Yes, but I agree, it is not the Best way. It is just no fail for people that have ill fitting lids for the pot they are using or have other issues making rice...JJ


----------



## appwsmsmkr1 (Jan 22, 2013)

That's the reason for the aluminum foil in the picture


----------



## mr t 59874 (Jan 22, 2013)

appwsmsmkr1 said:


> Here is a simple way to make white rice that if you need to feed an army you can. I used this rice for just about everything that goes with it.

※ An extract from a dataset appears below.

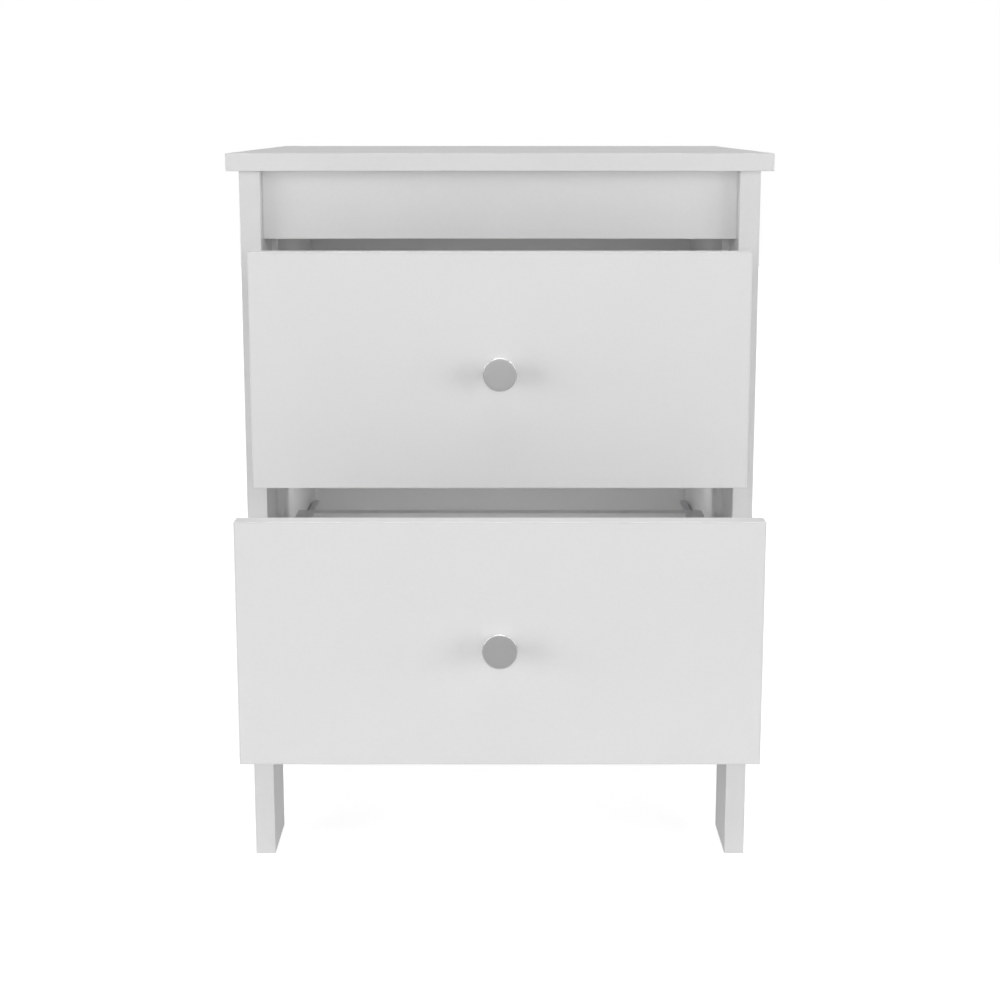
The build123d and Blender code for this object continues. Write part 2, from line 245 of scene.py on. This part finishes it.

Especially Beef Chili.
> 
> The tip is that its a 1:1 ratio of rice to water. for example:
> 
> 2 cups of rice: 2 cups of water(pictured below)


appwsmsmkr1,

Very good post.

There are many different ways of cooking one of the world’s most plentiful foods depending on the type ,desired texture and end use.  This thread represents just one way of cooking it.

Thanks for sharing.


----------



## chef jimmyj (Jan 22, 2013)

appwsmsmkr1 said:


> That's the reason for the aluminum foil in the picture


LOL I Agree With You and use your Technique with all the rice I make except Parboiled...I was just pointing out why 2:1 is the most commonly written method...JJ


----------



## fagesbp (Jan 22, 2013)

I grew up never even realizing that people actually cook rice on the stove. Of course once I grew up I knew but as a kid all I saw was a "rice pot". Almost everyone down here has an electric rice cooker. Cajuns love rice. We use the microwave rice bowl usually for small amounts like 2 or 3 cups max and the electric for any more than that.  My mawmaw told me the 2:1 ratio even using the electric rice cooker. That does come out a little on the soft side so I generally just go with the lines.


----------